Finest Known and Values
Like with all United States Proof coins both PCGS and NGC differentiate between coins with Cameo & Deep Cameo contrast (called Ultra Cameo by NGC), and those that lack these features. Population reports are often influenced by numerous resubmissions of the same coins, in hopes of either a higher grade or a possible Cameo designation. This has to be taken into account when determining rarity and value of an 1895 Proof Morgan Dollar in any grade.
The absolute finest known 1895 Proof Morgan Dollar that has ever been graded by the grading companies is a single PR-69UCAM graded by NGC. That high-end and most amazing coin has not appeared at a public auction since it has been certified, and its value can only be considered to be vague guesswork at the best. The finest that have been graded with the Cameo designation by NGC are seven PR-68CAM’s, although the number of individual coins in this grade does not appear to be higher than four or five at the most. NGC has also graded three examples as PR-69.
The finest grade that has been awarded to a 1895 Morgan Dollar by PCGS is a single PR-68DCAM, one of only seventeen with the Deep-Cameo designation. The finest Cameo examples are five pieces graded by PCGS as PR-68CAM. Taking the total population (including resubmissions) at PCGS into account, only fifteen percent of all 1895 Morgan Dollars are with the cameo designation, while the population report at NGC shows a similar scheme. This indicates how rare this issue is in Cameo/Deep-Cameo.
The highest price that has ever been archived at public auction for this issue was for one of the PCGS PR-66DCAM’s, which sold for $ 120,500 in April of 2007.
An “uncirculated” Proof 1895 Morgan Dollar (60 or finer) sells for at least $25,000 and goes up from there.
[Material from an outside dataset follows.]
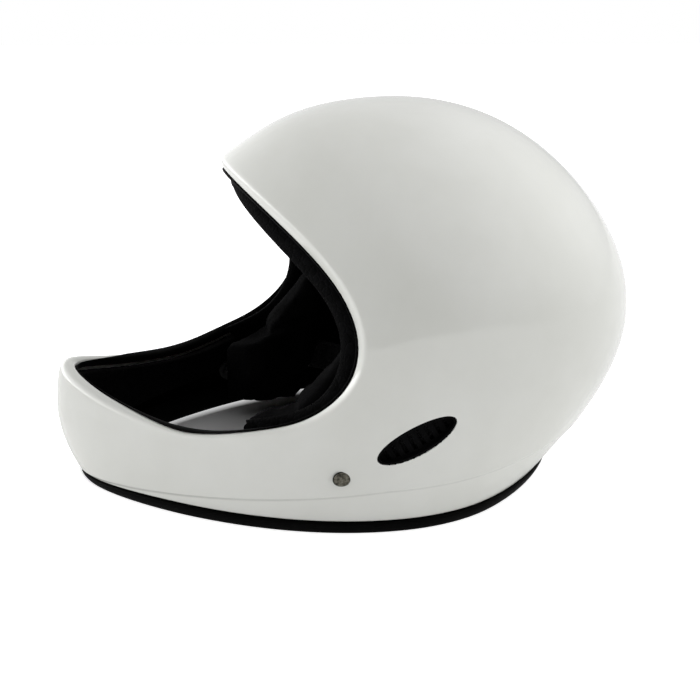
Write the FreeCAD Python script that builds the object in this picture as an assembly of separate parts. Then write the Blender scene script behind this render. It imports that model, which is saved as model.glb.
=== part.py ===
import FreeCAD, Part
import math
import os
from FreeCAD import Vector

# Full-face water helmet, in millimetres. It faces -Y, +Z is up and it stands on its neck trim.
# The origin is below the middle of its box. The side view is the YZ plane.

# Outer form: an ellipse across, a round outline in the side view, narrower towards the chin.
shell_half_width = 121.5
outline_centre = (27.5, 91.0)
outline_radii = [139, 130, 122, 118, 115, 114, 121, 123, 147, 182, 204, 237, 242, 219, 177, 137, 125, 131]
chin_narrowing = 0.33
narrowing_start = 27.5
narrowing_length = 150.0

# Moulded break low on the shell; below it the wall leans inwards.
break_height = 27.0
break_rise_ahead = 0.14
break_rise_behind = 0.05
break_lean = 0.11

# The chin's foot is tucked in below this height, fully from this far ahead of the middle.
tuck_height = 45.0
tuck_rate = 0.007
tuck_full_at = -100.0
foot_fullness = 0.7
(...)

Gems are usually sold for at least $50,000 and often much more, depending on eye-appeal. A well circulated (Very Fine) Proof sells for anywhere between $15,000 to $20,000 and AU Proofs can even sell for more, depending on eye-appeal and the overall coin market. As such, it is needless to say that the acquisition of any 1895 Proof Morgan dollar, regardless of grade, is a true prize and often the highlight in a full set of Morgan silver dollars.